— Dataset content —

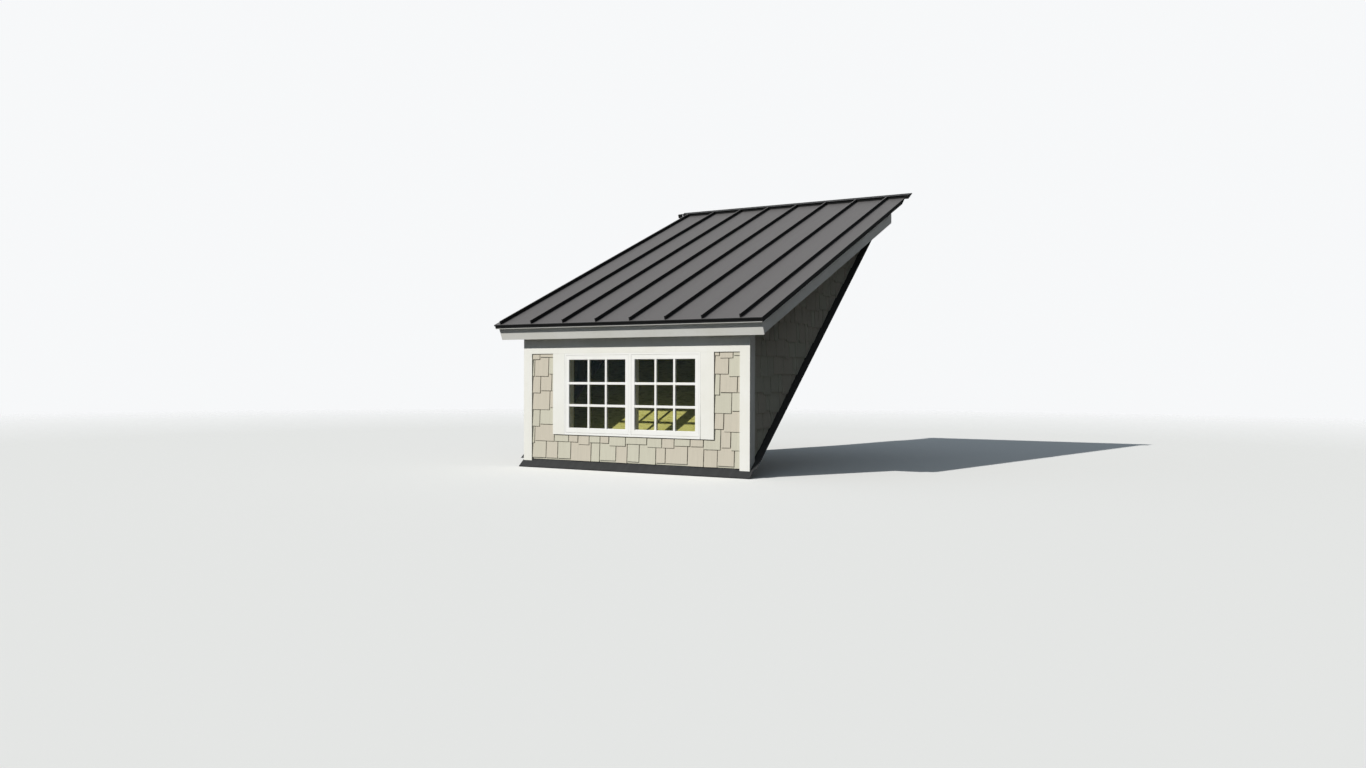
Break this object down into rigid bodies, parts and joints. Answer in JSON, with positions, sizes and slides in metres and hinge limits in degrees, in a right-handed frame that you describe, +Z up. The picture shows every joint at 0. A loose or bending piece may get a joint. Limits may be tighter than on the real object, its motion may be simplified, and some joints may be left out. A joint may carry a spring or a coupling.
{
  "type": "dormer window",
  "caption": "Shed-roof dormer for a pitched roof: shingled front and cheeks, white trim, a divided-lite window and a standing-seam metal roof.",
  "frame": {"origin": "on the underside of the dormer's roof deck, at mid width, under the outer face of the front sheathing", "axes": "+X along the front to the right, +Y back into the main roof, +Z up; the front with the window faces -Y"},
  "size_m": [3.308, 4.157, 3.2804],
  "materials": {
    "deck_boards": "bare boards, dry",
    "framing_lumber": "bare sawn lumber",
    "wood_sheathing": "bare panel",
    "wood_shingles": "flat stain",
    "white_trim": "satin white paint",
    "white_window": "satin white paint",
    "window_glass": "clear",
    "roof_metal": "dark bronze coating, satin",
    "flashing_metal": "dark bronze coating, satin"
  },
  "bodies": {
    "root": {"roof_deck": "deck_boards", "front_sole_plate": "framing_lumber", "cheek_sole_plates": "framing_lumber", "front_studs": "framing_lumber", "window_header": "framing_lumber", "rough_sill": "framing_lumber", "front_top_plate": "framing_lumber", "cheek_top_plates": "framing_lumber", "cheek_studs": "framing_lumber", "rafters": "framing_lumber", "rake_lookouts": "framing_lumber", "front_sheathing": "wood_sheathing", "left_sheathing": "wood_sheathing", "right_sheathing": "wood_sheathing", "roof_sheathing": "wood_sheathing", "front_siding": "wood_shingles", "left_siding": "wood_shingles", "right_siding": "wood_shingles", "left_corner_board": "white_trim", "right_corner_board": "white_trim", "frieze_board": "white_trim", "left_casing": "white_trim", "right_casing": "white_trim", "window_frame": "white_window", "left_sash": "white_window", "right_sash": "white_window", "left_glass": "window_glass", "right_glass": "window_glass", "sub_fascia": "framing_lumber", "fascia_board": "white_trim", "eave_strip": "white_trim", "left_rake_board": "white_trim", "right_rake_board": "white_trim", "rake_strips": "white_trim", "front_soffit": "white_trim", "rake_soffits": "white_trim", "eave_drip_edge": "flashing_metal", "left_rake_trim": "flashing_metal", "right_rake_trim": "flashing_metal", "roof_panels": "roof_metal", "head_closures": "flashing_metal", "head_flashing": "flashing_metal", "apron_flashing": "flashing_metal", "left_step_flashing": "flashing_metal", "right_step_flashing": "flashing_metal"}
  },
  "joints": []
}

— Your goal —
Each line of the listing should be echoed back exactly.

— Problem solution —
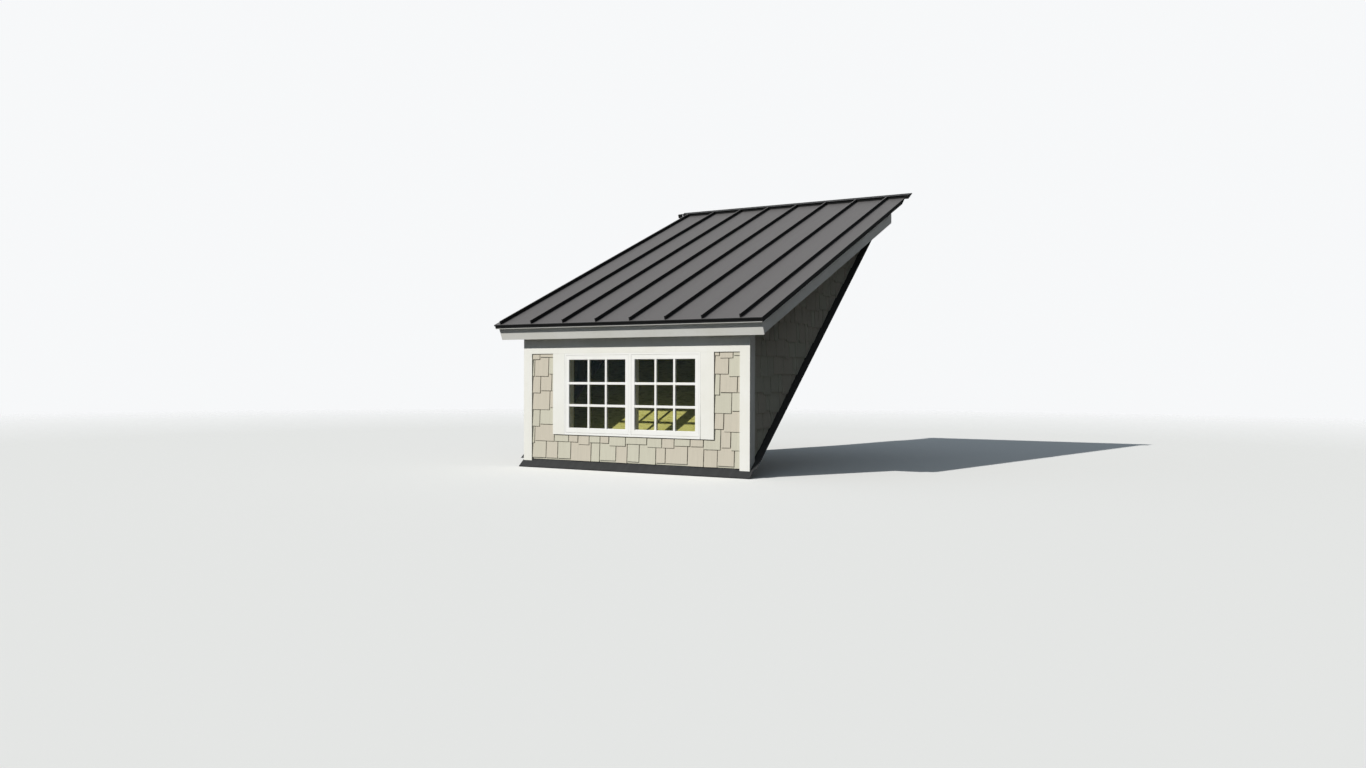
Break this object down into rigid bodies, parts and joints. Answer in JSON, with positions, sizes and slides in metres and hinge limits in degrees, in a right-handed frame that you describe, +Z up. The picture shows every joint at 0. A loose or bending piece may get a joint. Limits may be tighter than on the real object, its motion may be simplified, and some joints may be left out. A joint may carry a spring or a coupling.
{
  "type": "dormer window",
  "caption": "Shed-roof dormer for a pitched roof: shingled front and cheeks, white trim, a divided-lite window and a standing-seam metal roof.",
  "frame": {"origin": "on the underside of the dormer's roof deck, at mid width, under the outer face of the front sheathing", "axes": "+X along the front to the right, +Y back into the main roof, +Z up; the front with the window faces -Y"},
  "size_m": [3.308, 4.157, 3.2804],
  "materials": {
    "deck_boards": "bare boards, dry",
    "framing_lumber": "bare sawn lumber",
    "wood_sheathing": "bare panel",
    "wood_shingles": "flat stain",
    "white_trim": "satin white paint",
    "white_window": "satin white paint",
    "window_glass": "clear",
    "roof_metal": "dark bronze coating, satin",
    "flashing_metal": "dark bronze coating, satin"
  },
  "bodies": {
    "root": {"roof_deck": "deck_boards", "front_sole_plate": "framing_lumber", "cheek_sole_plates": "framing_lumber", "front_studs": "framing_lumber", "window_header": "framing_lumber", "rough_sill": "framing_lumber", "front_top_plate": "framing_lumber", "cheek_top_plates": "framing_lumber", "cheek_studs": "framing_lumber", "rafters": "framing_lumber", "rake_lookouts": "framing_lumber", "front_sheathing": "wood_sheathing", "left_sheathing": "wood_sheathing", "right_sheathing": "wood_sheathing", "roof_sheathing": "wood_sheathing", "front_siding": "wood_shingles", "left_siding": "wood_shingles", "right_siding": "wood_shingles", "left_corner_board": "white_trim", "right_corner_board": "white_trim", "frieze_board": "white_trim", "left_casing": "white_trim", "right_casing": "white_trim", "window_frame": "white_window", "left_sash": "white_window", "right_sash": "white_window", "left_glass": "window_glass", "right_glass": "window_glass", "sub_fascia": "framing_lumber", "fascia_board": "white_trim", "eave_strip": "white_trim", "left_rake_board": "white_trim", "right_rake_board": "white_trim", "rake_strips": "white_trim", "front_soffit": "white_trim", "rake_soffits": "white_trim", "eave_drip_edge": "flashing_metal", "left_rake_trim": "flashing_metal", "right_rake_trim": "flashing_metal", "roof_panels": "roof_metal", "head_closures": "flashing_metal", "head_flashing": "flashing_metal", "apron_flashing": "flashing_metal", "left_step_flashing": "flashing_metal", "right_step_flashing": "flashing_metal"}
  },
  "joints": []
}